ISBN-13: 9781560001317 / Angielski / Twarda / 1994 / 238 str.
ISBN-13: 9781560001317 / Angielski / Twarda / 1994 / 238 str.
In this seminal volume, M. E. Bradford defines the Old Whig political tradition in American thought, showing that the inheritance of the prescriptive anti-federalists still lives. For Bradford, important elements in our heritage from the American Revolution have been systematically hidden from our view by anachronistic and partisan scholarship. He believes that other, more ideological components have been emphasized at the expense of the rest. Here he attempts to return us to our heritage. A Better Guide than Reason is a unique book due to its unusual focus on the Declaration of Independence. Bradford shows that neither equality of condition nor full equality of individual rights for every inhabitant is foreseen by that document, only constitutional equality. For this reason, many scholars have seen a contradiction between the Declaration of 1776 and the Constitution of 1787. Bradford believes that the American Revolution was fought against concentrated power, and asserts that the Declaration is violated whenever such powers are granted in its name.

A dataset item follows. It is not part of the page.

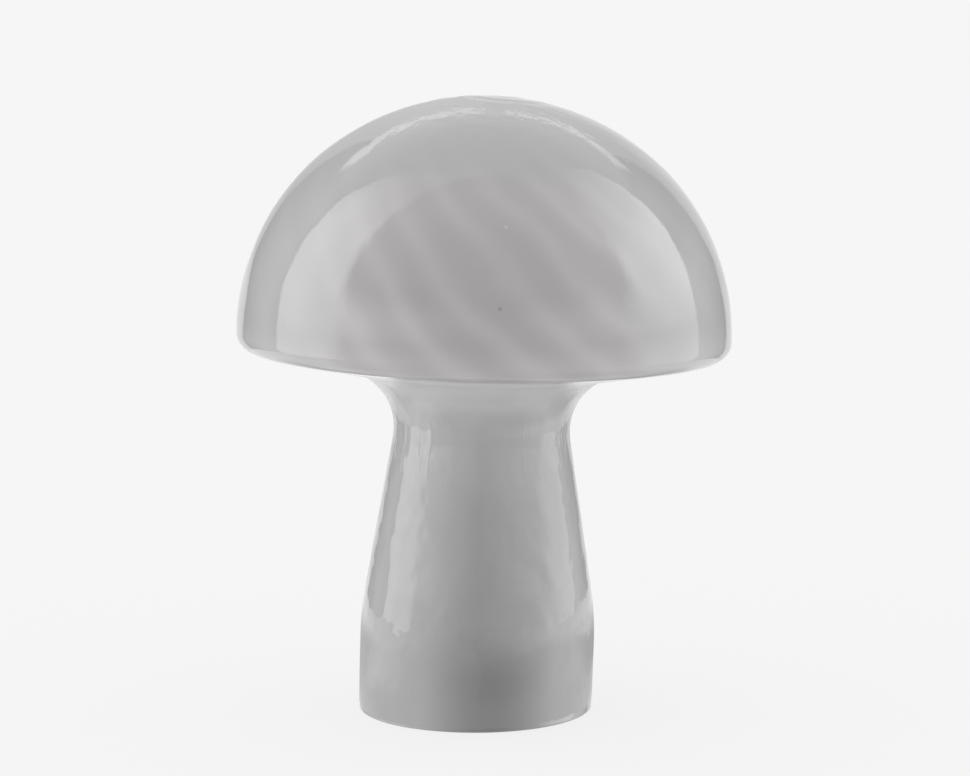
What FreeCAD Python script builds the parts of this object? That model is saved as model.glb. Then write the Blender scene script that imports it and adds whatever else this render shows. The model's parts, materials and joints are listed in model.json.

Russell Kirk, in a poignant new introduction, depicts Bradford as "a formidable and learned champion of the permanent things in our patrimony of culture and politics." He discusses Bradford's view that Patrick Henry and John Dickinson were the real heroes of the American Revolutionary period. This volume is of continuing interest to historians, political scientists, and American studies scholars. Professor Jeffrey Hart has called the book "a masterful phenomenology of the American and Western Spirit."